When a ultra-highly energetic cosmic ray enters the atmosphere, it quickly hits a particle of air, which gives rise to less energetic (but still very very energetic) secondary particles. The latter themselves interact later with the atmosphere, which gives more particles. And so on…
We hence end up with a spatially-spread shower of particles. The spread of this air shower implies that we need a huge detector to observe it. This is exactly what is Auger.
Take-home message: cornering WIMPzillas with cosmics
WIMPzillas are super-weakly-interacting super-massive particles and consist in an interesting idea to explain dark matter. Their main signatures rely on their potential decay into ultra-highly energetic cosmic rays. The latter can be detected with experiments like Auger, or with the future POEMMA satellite experiment scrutinizing the atmosphere for the above-mentioned air showers.
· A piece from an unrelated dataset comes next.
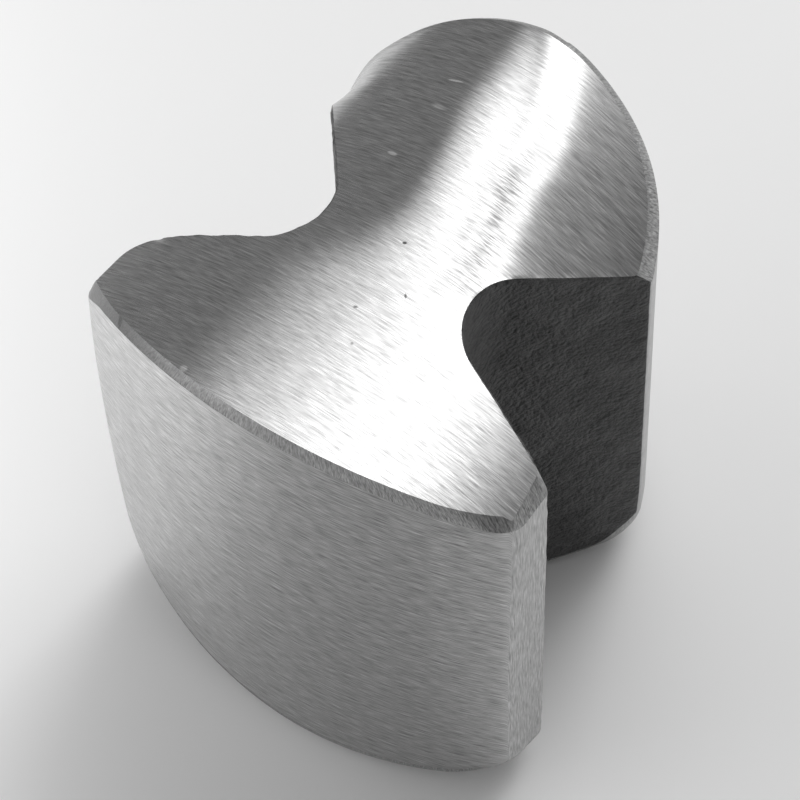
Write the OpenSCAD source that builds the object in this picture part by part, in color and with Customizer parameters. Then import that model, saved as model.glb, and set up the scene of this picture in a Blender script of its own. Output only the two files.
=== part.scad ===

Taking the observations of Auger and the prospects of POEMMA, the authors of this scientific article have constrained the WIMPzilla paradigm as shown below.
[image credits: arXiv:1903.05429]
The x-axis corresponds to the WIMPzilla mass (given in GeV, 1 GeV being the mass of one proton). Those guys are indeed very heavy. On the y-axis, we have the lifetime of those particles. It must be large enough for preventing all dark matter to have decayed today. However, some dark matter is allowed to decay, so that we have a handle on the model.
The results of Auger (in brown) put a lower bound on the lifetime as a function of the WIMPzilla mass. In yellow, we can see the POEMMA prospects. The WIMPzilla hypothesis is thus more and more constrained, especially if it is lightish. The future will also allow to increase the senstivity to the model. This is crucial as detecting dark matter requires to cover all options as much as possible.